La série Spolia, réalisée dans l’usine roumaine où a été fabriquée la Colonne sans fin de Constantin Brancusi, apporte un éclairage sur les conditions de production de l’art au XXe siècle. D’une part, Gilles Saussier rappelle que les ouvriers chargés de créer la colonne ont tenu un rôle décisif dans sa conception, en expliquant notamment à Brancusi qu’elle ne pourrait atteindre les 60 mètres espérés par l’artiste, sous peine de s’écrouler. D’autre part, Gilles Saussier photographie une réplique grandeur nature de l’œuvre, restée enfermée dans l’enceinte de l’usine qui, peu à peu, tombe en désuétude. La photographie, tout comme le travail en usine, offrirait donc une reproductibilité accrue des œuvres d’art.

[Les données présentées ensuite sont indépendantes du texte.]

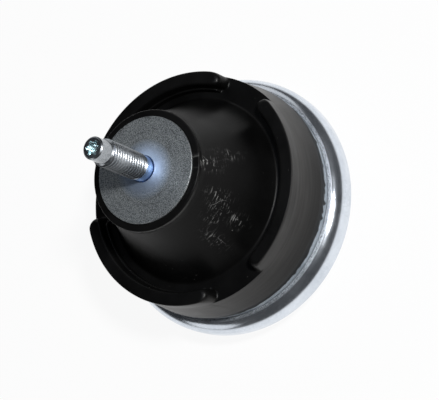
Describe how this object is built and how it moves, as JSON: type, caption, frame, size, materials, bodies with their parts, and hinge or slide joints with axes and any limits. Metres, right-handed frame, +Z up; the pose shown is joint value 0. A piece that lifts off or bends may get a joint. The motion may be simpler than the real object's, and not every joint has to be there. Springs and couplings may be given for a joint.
{
  "type": "engine mount",
  "caption": "Round fluid-filled engine mount: a rubber cone with stop arcs on its shoulder, bonded to a threaded stud's core and crimped into a plated steel cup.",
  "frame": {"origin": "centre of the cup's flat base", "axes": "+Z up the stud's axis; +X through the middle of one gap between the stop arcs"},
  "size_m": [0.103, 0.103, 0.108],
  "materials": {
    "rubber": "moulded matte black rubber",
    "inner_rubber": "smooth black rubber",
    "plated_steel": "bright zinc plate on pressed sheet",
    "ring_steel": "dull zinc plate",
    "core_steel": "grainy grey zinc plate",
    "stud_steel": "bright zinc plate on rolled thread",
    "cast_alloy": "die cast, as cast"
  },
  "bodies": {
    "root": {"base_cup": "plated_steel", "outer_ring": "ring_steel", "rubber_spring": "rubber", "core": "core_steel", "stud": "stud_steel", "track_body": "cast_alloy", "track_cover": "ring_steel", "decoupler": "inner_rubber", "diaphragm": "inner_rubber", "diaphragm_ring": "ring_steel"}
  },
  "joints": []
}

Stéphanie Solinas produit à son tour une œuvre fonctionnant sur un principe de répétition. Elle tente de dresser le portrait moyen d’un individu dénommé «Dominique Lambert». Pour ce faire, elle récolte des questionnaires envoyés à des citoyens français portant tous ce même nom et, à partir de leurs réponses, constitue leur profil physique et psychologique à l’aide d’une panoplie d’experts. Elle évalue alors l’écart qui demeure entre la représentation supposée d’un personne et son entité réelle, comme pour mieux souligner les limites des stratégies d’identification qu’utilise l’Etat.

Les préoccupations de Gilles Saussier et Stéphanie Solinas se rejoignent enfin dans d’étranges cadavres exquis d’objets, présentés sur des tables ou dans des vitrines. Une photo anonyme du couple Ceausescu en train d’être exécutés. La première pellicule photo de Stéphanie Solinas. Des objets rappelant le nom du grand-père de Saussier (un cintre, un maillot de cycliste). Des livres portant sur l’art des sépultures. Un crucifix. Un cache-col en hermine… Ces éléments disparates apparaissent finalement comme des indicateurs du parcours et de l’identité des artistes, ou comme des révélateurs de leurs thèmes de prédilection.